Year end is time for summaries and if one can summarize this administration's achievements on the economic front, it would be thus: It has bankrupted the institution of bankruptcy for the banks that matter. As a consequence, interest rates, calculated on the probability of payback, have been thrown out of whack.
Yes, the Fed sets interest rates but those are for the safest of instruments backed by the U.S. Treasury. These establish a floor for riskier instruments, the rates for which are then set by the market, based on calculations of that risk. But the free flow of capital has been log-jammed by political forces. Today, banks that should be bankrupt are being rescued and their lenders paid back on terms set by political leaders. Yet, who knows how political winds will blow tomorrow.

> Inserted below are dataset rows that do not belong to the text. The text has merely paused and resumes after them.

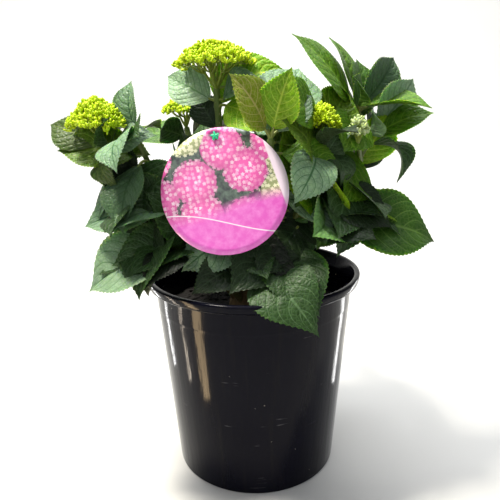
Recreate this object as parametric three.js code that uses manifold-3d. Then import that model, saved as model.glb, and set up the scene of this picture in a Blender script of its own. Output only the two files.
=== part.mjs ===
// A young hydrangea in its nursery pot: canes rising from a short woody foot in the potting mix,
// side boughs forking from them, a mass of foliage round the end of each, flat bloom heads in bud
// on the flowering canes, and a round plant tag tied to the middle one.
// Millimetres, +Z up, +Y to the back, origin at the centre of the pot's flat underside.
import * as THREE from 'three';
import { mergeVertices } from 'three/addons/utils/BufferGeometryUtils.js';
import Module from 'manifold-3d';

const wasm = await Module();
wasm.setup();

// Driving dimensions, in millimetres, with turns, climbs and leans in degrees
const POT_HEIGHT = 190;
const RIM_RADIUS = 100;
const RIM_BAND = 10;
const RIM_STEP = 8;
const POT_BASE_RADIUS = 77;
const POT_WALL = 2.2;
const POT_SIDES = 24;
const MIX_TOP = 157;
const MIX_CROWN = 4;
const FOOT_RADIUS = 27;
const FOOT_HEIGHT = 15;
const ROOT_RING = 19;
const CANE_FOOT_RADIUS = 4;
const CANE_TIP_RADIUS = 2.2;
const BOUGH_FOOT_RADIUS = 2.8;
const BOUGH_TIP_RADIUS = 1.8;
const CANE_BEND_SHARE = 0.45;
const CANE_BEND_RISE = 10;
const CANE_SHOULDER_OUT = 0.9;
const CANE_SHOULDER_UP = 0.8;
const FIRST_CANE_TURN = 160;
const BOUGH_BEND_RISE = 4;
const LIMB_SIDES = 6;
const LIMB_STEPS = 4;
const CORE_SWELL = 0.14;
const CORE_SIDES = 6;
const CORE_STEPS = 4;
const PAIR_TURN = 90;
const PAIR_CLIMB = 15;
const PAIR_SHRINK = 0.85;
const OUTWARD_GAIN = 0.18;
const LEAF_THICKNESS = 12;
const LEAF_SLENDER = 0.72;
const LEAF_WIDEST = 46;
const LEAF_LIFT = 12;
const DROOP_LIFT = 0.8;
const FACE_OUT = 0.7;
const LEAF_SIDES = 4;
const LEAF_STEPS = 3;
const BLOOM_SIDES = 7;
const TAG_RADIUS = 50;
const TAG_THICKNESS = 0.8;
const TAG_CENTRE = new THREE.Vector3(-21, -72, 276);
const TAG_LEAN = 16;
const TAG_TURN = 9;
const TAG_HOLE_RADIUS = 3;
const TAG_HOLE_UP = 43;
const TIE_RADIUS = 0.8;
const TIE_STEPS = 12;
const TIE_SHARE = 0.8;
const STAR_POINTS = 5;
const STAR_RADIUS = 5.5;
const STAR_DEPTH = 1.5;
const GAP = 0.3;
const LEAF_GAP = 0.9;

// The canes, in their order round the foot. Each rises to its own bearing from +X, its reach from
// the plant's middle and its height. The front ones stand round the tag, the back ones fill in.
const CANES = {
  cane_centre: { bearing: 200, reach: 30, height: 355 },
  cane_left: { bearing: 195, reach: 130, height: 320 },
  cane_low_left: { bearing: 210, reach: 80, height: 255 },
  cane_front: { bearing: 270, reach: 45, height: 210 },
  cane_centre_right: { bearing: 285, reach: 60, height: 315 },
  cane_right: { bearing: 325, reach: 70, height: 320 },
  cane_far_right: { bearing: 0, reach: 105, height: 310 },
  cane_back_right: { bearing: 40, reach: 90, height: 300 },
  cane_back: { bearing: 85, reach: 85, height: 320 },
  cane_back_left: { bearing: 135, reach: 90, height: 320 },
};
const CANE_NAMES = Object.keys(CANES);
const CANE_SPACING = 360 / CANE_NAMES.length;

// The side boughs. Each forks from a cane at a share of its length and grows out from there.
const BOUGHS = {
  bough_upper_left: { from: 'cane_left', share: 0.5, bearing: 215, rise: 70, reach: 80 },
  bough_front_left: { from: 'cane_low_left', share: 0.4, bearing: 230, rise: 30, reach: 35 },
  bough_top_right: { from: 'cane_far_right', share: 0.7, bearing: 0, rise: 80, reach: 70 },
  bough_low_right: { from: 'cane_right', share: 0.35, bearing: 350, rise: 30, reach: 45 },
  bough_bud: { from: 'cane_far_right', share: 0.85, bearing: 255, rise: 30, reach: 45 },
  bough_back_low_left: { from: 'cane_back_left', share: 0.35, bearing: 125, rise: 40, reach: 45 },
  bough_back_low_right: { from: 'cane_back_right', share: 0.35, bearing: 60, rise: 40, reach: 45 },
};

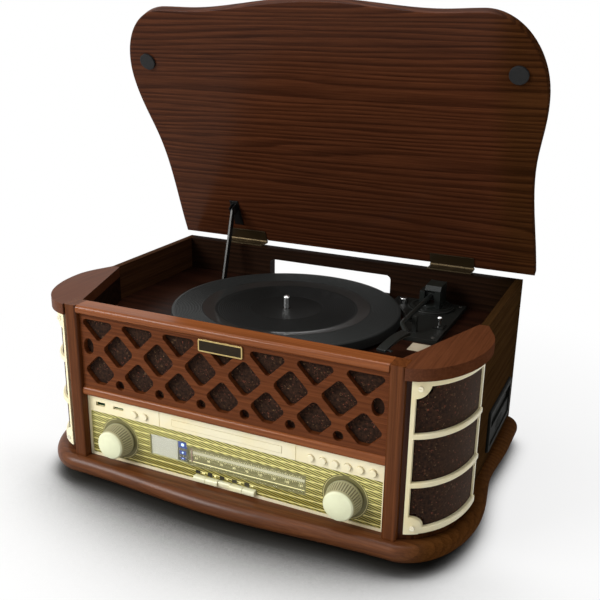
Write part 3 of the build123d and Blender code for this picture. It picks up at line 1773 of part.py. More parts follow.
def build():
    os.makedirs("parts", exist_ok=True)
    save("base_plinth", make_base())
    save("rubber_feet", *make_feet())
    side = make_side_panel()
    save("side_panels", side - tape_hole(), mirrored(side))
    save("well_walls", *make_well_walls())
    save("rear_panel", make_rear_panel())
    column = make_column()
    save("front_columns", column, mirrored(column))
    top_rail = make_rail(0, top_rail_z, rail_height)
    save("front_rails", top_rail, make_rail(middle_rail_setback, middle_rail_z, middle_rail_height))
    for name, piece in (
            ("ear_tops", make_ear_top()), ("ear_shells", make_ear_shell()),
            ("ear_trims", make_ear_trim())):
        save(name, piece, mirrored(piece))
    save("trim_screws", *make_trim_screws())
    ear_cloth = make_ear_cloth()
    save("speaker_cloths", make_grille_cloth(), ear_cloth, mirrored(ear_cloth))
    speaker = make_speaker()
    save("speaker_drivers", *speaker, *[mirrored(piece) for piece in speaker])
    save("grille_board", make_grille_board())
    save("badge_plate", make_badge())
    save("deck_board", make_deck())
    save("fascia_frame", make_fascia_frame())
    save("dial_panel", *make_dial_panel())
    save("dial_window", make_dial_window())
    save("control_board", *make_control_board())
    for number, x in enumerate(button_places(), 1):
        save(f"round_button_{number}", make_button(x))
    for number in range(1, key_count + 1):
        save(f"function_key_{number}", make_key(number))
    save("volume_knob", make_knob(-knob_x))
    save("tuning_knob", make_knob(knob_x))
    save("dial_pointer", make_pointer())
    save("disc_tray", make_tray())
    save("disc_loader", *make_loader())
    save("platter", make_platter())
    save("spindle", make_spindle())
    save("drive_motor", make_motor())
    save("motor_pulley", make_pulley())
    save("drive_belt", make_belt())
    save("arm_plinth", make_arm_plinth())
    save("arm_turret", make_turret())
    save("tonearm", make_tonearm())
    save("headshell", make_headshell())
    save("cue_lever", make_cue_lever())
    save("speed_knob", make_speed_knob())
    save("lid_board", make_lid())
    save("lid_bumpers", *make_bumpers())
    save("hinge_fixed_leaves", *make_fixed_leaves())
    save("hinge_lid_leaves", *make_lid_leaves())
    save("stay_bracket", make_stay_bracket())
    save("stay_bar", make_stay_bar())
    save("tape_bezel", make_tape_bezel())
    save("tape_flap", make_tape_flap())
    save("tape_mechanism", *make_tape_mechanism())
    save("jack_plate", make_jack_plate())
    save("power_supply", *make_power_board(), make_transformer())


build()
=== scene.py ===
import math
import bmesh
import bpy
from mathutils import Matrix, Vector


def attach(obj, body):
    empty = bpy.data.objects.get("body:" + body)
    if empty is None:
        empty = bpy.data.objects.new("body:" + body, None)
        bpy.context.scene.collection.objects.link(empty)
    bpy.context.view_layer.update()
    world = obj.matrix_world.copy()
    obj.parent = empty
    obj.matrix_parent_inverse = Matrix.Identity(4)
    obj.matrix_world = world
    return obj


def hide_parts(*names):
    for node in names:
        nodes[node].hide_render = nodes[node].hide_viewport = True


# A wooden music centre with a record player and a radio dial, in its studio. Lengths are millimetres
# until "at" turns them into metres: x across, y from the column faces backwards, z up from the floor.

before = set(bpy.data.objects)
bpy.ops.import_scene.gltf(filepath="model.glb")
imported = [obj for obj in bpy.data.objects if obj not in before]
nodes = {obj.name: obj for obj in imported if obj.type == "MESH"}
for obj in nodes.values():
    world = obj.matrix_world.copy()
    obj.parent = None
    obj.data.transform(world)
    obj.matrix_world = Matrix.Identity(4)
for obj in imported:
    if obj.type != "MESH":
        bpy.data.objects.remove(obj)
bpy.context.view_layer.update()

front_face = -160.3


def at(x, y, z):
    return Vector((x, y + front_face, z)) / 1000


# Camera and light


def set_camera():
    data = bpy.data.cameras.new("camera")
    data.sensor_width = 36.0
    data.lens = 48.983
    camera = bpy.data.objects.new("camera", data)
    right = Vector((0.9062, 0.42259, 0.01506)).normalized()
    back = Vector((0.39662, -0.86177, 0.3163)).normalized()
    up = back.cross(right)
    turn = Matrix((right, up, back)).transposed()
    camera.matrix_world = Matrix.Translation(at(379.38, -636.62, 490.21)) @ turn.to_4x4()
    bpy.context.scene.collection.objects.link(camera)
    bpy.context.scene.camera = camera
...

By outmoding bankruptcy, they have succeeded in upsetting a basic tenet of capitalism (on which is based its efficiency), i.e. to ensure the survival of the fittest.
A palliative for chronic ailment, the payroll tax rollback (which amounts to a daily latte' at Starbucks) has been much in the news as a political football. As Keynes observed many, many decades ago, doling out money in an economy burdened with trade deficits merely fortifies the economies of the trading partners. So if not a cup of coffee (from Brazil, Colombia or wherever), then perhaps other consumer goods (toys, TVs, electronics) all from China, Japan and East Asia. Well, it helps retailing here and transportation. The question remains: do we have the will to start training / retraining programs and investment incentives to bring back well-paying manufacturing jobs?